Scanning the beam rapidly compared to the detector response effectively creates arbitrary intensity distributions. A focused beam scanned in a pattern builds up an intensity profile matching the scan trajectory and velocity. This approach generates uniform illumination, Gaussian-to-flat-top beam conversion, and complex patterns for structured illumination microscopy.
Multi-Beam Generation
Driving an acousto-optic device with multiple RF frequencies simultaneously generates multiple diffracted beams. Each frequency component creates its own diffracted beam at a corresponding angle with a corresponding frequency shift. The relative intensities depend on the RF power at each frequency. This enables parallel processing, multi-point measurement, and multiplexed detection.
Applications include multi-beam laser tweezers for parallel manipulation of particles, simultaneous multi-point confocal microscopy, and parallel laser writing. The number of beams is limited by the acoustic bandwidth and the available RF power. Careful RF signal design ensures the desired power distribution among beams while avoiding intermodulation products and acoustic saturation.
Pulse Shaping
The finite acoustic transit time across the optical beam enables pulse shaping through the acousto-optic interaction. A temporally shaped RF pulse creates a corresponding acoustic pattern that diffractively shapes an optical pulse passing through. The pulse shaping bandwidth is limited by the acoustic transit time, typically enabling nanosecond to microsecond temporal features.
Pulse picking selects individual pulses from a high-repetition-rate train, reducing the effective repetition rate while maintaining pulse characteristics. The acousto-optic switch must rise and fall faster than the pulse separation to cleanly isolate single pulses. Pulse slicing extracts portions of longer pulses, creating shorter pulses with controlled temporal profiles for specialized applications.
Spectrum Analyzers
Acousto-Optic Spectrum Analyzer Principles
Acousto-optic spectrum analyzers perform real-time Fourier analysis of RF signals by exploiting the spatial-frequency relationship in Bragg diffraction. An RF signal applied to the transducer creates an acoustic wave pattern whose spatial Fourier components correspond to the signal's spectral content. Light diffracted by this pattern forms a spatial intensity distribution proportional to the power spectrum of the input signal.

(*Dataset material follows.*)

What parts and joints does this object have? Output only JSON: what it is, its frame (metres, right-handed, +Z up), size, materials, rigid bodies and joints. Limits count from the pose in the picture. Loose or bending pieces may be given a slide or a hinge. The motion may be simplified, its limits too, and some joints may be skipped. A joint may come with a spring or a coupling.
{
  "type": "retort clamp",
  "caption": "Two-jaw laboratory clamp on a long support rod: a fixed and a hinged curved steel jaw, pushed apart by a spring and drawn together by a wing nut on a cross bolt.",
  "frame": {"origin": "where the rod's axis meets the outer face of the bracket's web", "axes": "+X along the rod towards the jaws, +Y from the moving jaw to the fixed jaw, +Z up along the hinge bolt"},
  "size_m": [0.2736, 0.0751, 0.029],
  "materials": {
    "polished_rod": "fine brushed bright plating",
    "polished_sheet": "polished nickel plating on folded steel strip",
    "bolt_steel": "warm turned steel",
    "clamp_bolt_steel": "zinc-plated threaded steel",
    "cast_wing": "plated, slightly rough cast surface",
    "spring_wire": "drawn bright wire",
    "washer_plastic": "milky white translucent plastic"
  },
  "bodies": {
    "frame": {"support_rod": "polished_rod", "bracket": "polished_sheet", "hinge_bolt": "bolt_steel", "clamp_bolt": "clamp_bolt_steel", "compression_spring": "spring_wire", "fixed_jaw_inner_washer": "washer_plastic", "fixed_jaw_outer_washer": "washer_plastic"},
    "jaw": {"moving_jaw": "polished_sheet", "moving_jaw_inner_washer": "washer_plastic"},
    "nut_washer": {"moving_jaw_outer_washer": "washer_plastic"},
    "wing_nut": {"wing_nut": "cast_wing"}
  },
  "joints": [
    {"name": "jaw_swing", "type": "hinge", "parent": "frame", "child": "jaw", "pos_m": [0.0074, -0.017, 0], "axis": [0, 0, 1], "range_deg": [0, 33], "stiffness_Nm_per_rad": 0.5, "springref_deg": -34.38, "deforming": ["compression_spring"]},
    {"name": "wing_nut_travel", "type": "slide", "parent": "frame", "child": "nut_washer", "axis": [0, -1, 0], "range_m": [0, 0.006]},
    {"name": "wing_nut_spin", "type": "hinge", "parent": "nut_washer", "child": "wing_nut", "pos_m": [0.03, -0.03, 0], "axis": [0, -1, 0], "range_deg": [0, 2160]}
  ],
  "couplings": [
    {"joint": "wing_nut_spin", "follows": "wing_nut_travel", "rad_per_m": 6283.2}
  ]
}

The instantaneous bandwidth equals the acoustic bandwidth of the Bragg cell, typically 500 MHz to over 2 GHz. The frequency resolution is inversely proportional to the acoustic transit time, which determines how much of the signal history participates in the diffraction. Time-bandwidth products exceeding 1000 provide simultaneous wide bandwidth and fine resolution.
System Architecture
A complete acousto-optic spectrum analyzer system includes a laser source, collimating optics, the Bragg cell, Fourier transform lens, and detector array. The laser provides coherent illumination of the Bragg cell. The Fourier transform lens converts the angular spectrum of diffracted light into a spatial distribution at the detector plane. The detector array captures the intensity distribution, digitizes it, and transfers data for processing and display.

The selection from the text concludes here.